Depuis quelques années le cinéma français porte à l’écran le monde du travail et la complexité des relations, des situations qui s’y vivent. Sorti le 12 septembre dernier, « la question humaine », invite à l’introspection, à une réflexion éthique. Le ressort du scénario - adaptation du roman de François Emmanuel – articule avec beaucoup d’adresse et de subtilité réalités et fictions au point de faire voler en éclats les frontières rassurantes qui les séparent…

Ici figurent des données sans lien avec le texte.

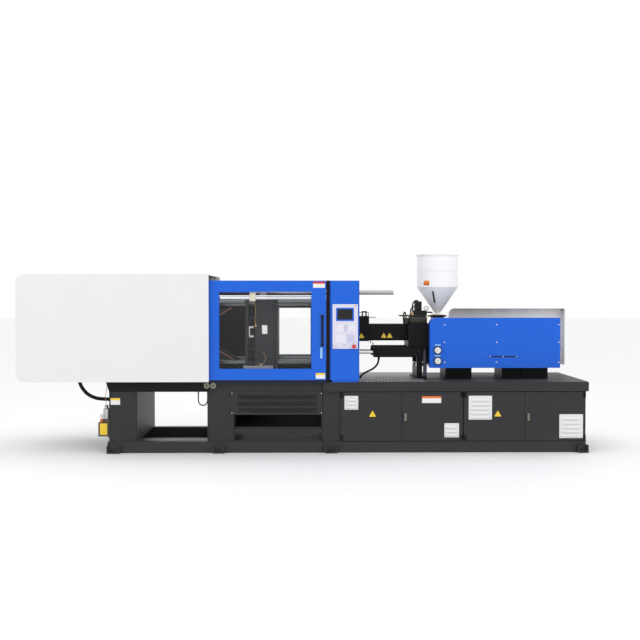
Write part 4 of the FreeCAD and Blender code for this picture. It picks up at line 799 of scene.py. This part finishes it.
class MACHINE_OT_injection(bpy.types.Operator):
    """Adds the gauges, scale, screws, triangles, valve block and fittings of the injection unit"""
    bl_idname = "machine.injection"
    bl_label = "Injection trim"

    def execute(self, context):
        face = COVER_FACE
        radius = context.scene.machine_sizes.screw_radius
        screws = [bolt_head((x, face, z), "y", radius, -0.004) for x in (1.453, 1.994, 2.640)
                  for z in (0.905, 1.113, 1.295)]
        add("cover_screws", "zinc_screw", "carriage", *screws)
        for number, z in enumerate((1.031, 0.920), 1):
            centre = (1.381, face, z)
            add("gauge_%d_case" % number, "black_plastic", "carriage",
                turned([(0, 0), (0, 0.04), (-0.02, 0.04), (-0.024, 0.038), (-0.024, 0.034), (-0.018, 0.033),
                        (-0.018, 0)], centre, "y", 36))
            add("gauge_%d_dial" % number, "white_plate", "carriage",
                turned([(-0.0185, 0), (-0.0185, 0.0328), (-0.0195, 0.0328), (-0.0195, 0)], centre, "y", 36))
            angle = np.radians(np.linspace(-45, 225, 11))
            ticks = [turned([(-0.0196, 0), (-0.0196, 0.0016), (-0.0201, 0.0016), (-0.0201, 0)],
                            (centre[0] + 0.027 * math.cos(a), face, z + 0.027 * math.sin(a)), "y", 6)
                     for a in angle]
            ticks.append(pipe([(centre[0] + 0.006, face - 0.0205, z + 0.005),
                               (centre[0] - 0.019, face - 0.0205, z - 0.016)], 0.0009, 5, 2))
            hub = [(-0.0196, 0), (-0.0196, 0.004), (-0.0225, 0.003), (-0.0225, 0)]
            ticks.append(turned(hub, centre, "y", 12))
            add("gauge_%d_marks" % number, "black_plastic", "carriage", *ticks)
            add("gauge_%d_plate" % number, "light_blue", "carriage",
                rounded_box((1.352, face - 0.0015, z + 0.046), (1.41, face, z + 0.06), 0.0005))
        add("stroke_scale", "blue_paint", "carriage",
            rounded_box((1.914, face - 0.003, 0.951), (2.211, face, 0.979), 0.002))
        add("stroke_slot", "black_plastic", "carriage",
            rounded_box((1.918, face - 0.0036, 0.959), (2.207, face - 0.0028, 0.971), 0.0004))
        add("scale_screws", "zinc_screw", "carriage",
            *[bolt_head((x, face - 0.003, 0.965), "y", 0.006, -0.004) for x in (1.925, 2.062, 2.2)])
        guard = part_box("purge_guard")
        fields = ((0.603, guard[0][1], "purge_guard"), (0.844, BARREL_FACE, "carriage"),
                  (0.907, BARREL_FACE, "carriage"))
        for number, (x, y, body) in enumerate(fields, 1):
            add("heat_field_%d" % number, "yellow_plate", body, triangle_plate(x, y, 1.165, 0.056))
        rim = frame_bars((0.560, guard[0][1] - 0.002, guard[0][2] + 0.006),
                         (0.680, guard[0][1], guard[1][2] - 0.008), 0.006)
        add("guard_rim", "black_paint", "purge_guard", rim)
        add("guard_rod", "steel", "purge_guard",
            pipe([(0.684, -0.06, 1.366), (0.7, -0.06, 1.366), (0.73, -0.06, 1.366), (0.765, -0.06, 1.364)],
                 0.006, 10))
        self.valve_block()
        self.hopper_trim()
        self.seat_trim()
        return {"FINISHED"}

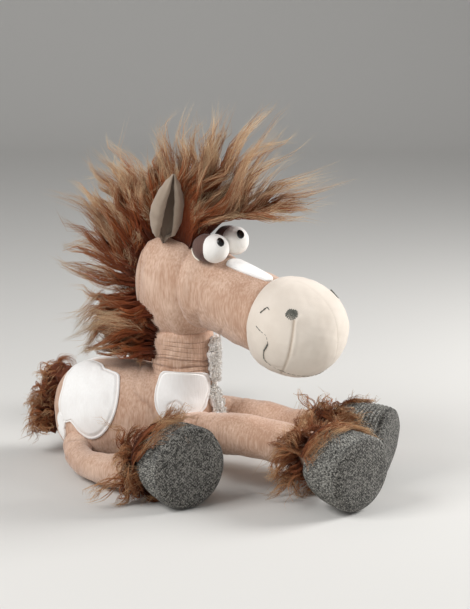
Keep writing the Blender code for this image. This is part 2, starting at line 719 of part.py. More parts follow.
def make_nostril(side):
    """A low embroidered dome on the muzzle's side."""
    place, out = on_muzzle(SIDES[side] * NOSTRIL_ASIDE, NOSTRIL_ABOVE, CLEARANCE)
    across = unit(np.cross(out, (0, 0, 1)))
    up = np.cross(across, out)
    loops = []
    for share, lift in ((1.0, -OVERRUN / 2), (1.0, 0.4), (0.8, 0.85)):
        height = lift if lift < 0 else lift * NOSTRIL_THICKNESS
        size = np.array([share * NOSTRIL_RADIUS])
        loops.append(ellipse_rings((place + out * height)[None], across[None], up[None], size, size, 12)[0])
    shape = skin(np.array(loops), None, place + out * NOSTRIL_THICKNESS)
    return new_object(f"nostril_{side}", *shape, head_frame())


def make_mouth():
    """The stitched smile round the back of the muzzle, one raised line."""
    aside = smooth_shares(MOUTH_ASIDES, MOUTH_STEPS)
    above = smooth_shares(MOUTH_ABOVES, MOUTH_STEPS)
    places, out = on_muzzle(aside, above, CLEARANCE + MOUTH_THICKNESS / 4)
    ahead = np.gradient(places, axis=0)
    ahead /= np.linalg.norm(ahead, axis=1)[:, None]
    across = np.cross(out, ahead)
    half = np.full(len(places), MOUTH_THICKNESS / 2)
    loops = ellipse_rings(places, across, out, half, half, 6)
    return new_object("mouth_stitch", *skin(loops), head_frame())


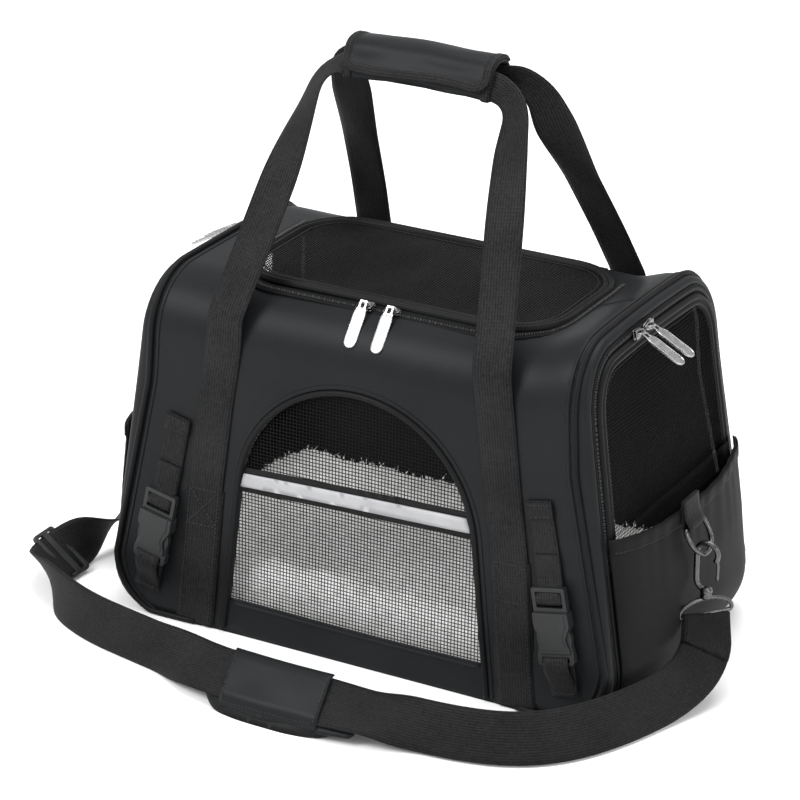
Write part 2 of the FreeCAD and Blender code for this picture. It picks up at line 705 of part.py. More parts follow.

Quel est le sujet du film ? Simon est psychologue du travail. Il est employé à la direction des ressources hmaines d’une importante société de pétrochimie, filiale d’une multinationale allemande. La mission quotidienne de Simon est somme toute classique : il est en charge du recrutement, il anime des séminaires sur la motivation. Récemment, il a dû participer au plan de restructuration, il a fallu décider de 900 licenciements. Sans états d’âme, Simon mène sa mission d’évaluation de façon pragmatique, rationnelle tout au service du développement de l’entreprise qui l’emploie. Jusqu’au jour où, il est chargé d’une mission spéciale par le directeur adjoint. Il doit évaluer la santé mentale du directeur général et comprendra rapidement qu’il doit en réalité affirmer que celui-ci présente des troubles mentaux… Simon est alors pris dans une logique qui le dépasse et à laquelle dans le même temps il participe. A la fois objet et sujet d’une histoire qui va bousculer ses certitudes, le confronter à des questions qui ne sont pas seulement éthiques mais aussi morales. Quel est mon rôle dans un système qui me dépasse, dont les finalités m’échappent en partie alors que j’entrevoie ses perversions et qui ne peux fonctionner pleinement sans ma contribution ? C’est en s’appuyant sur cette question que le scénario s’oriente vers un effet miroir, une mise en parallèle avec la machine de l’holocauste. Il ne s’agit évidement pas d’une comparaison de la Shoa avec l’entreprise moderne, mais bien d’une interpellation sur notre place de sujet, de ce à quoi - par nos activités - nous nous mettons au service. Une question intemporelle pour les acteurs professionnels et citoyens que nous sommes.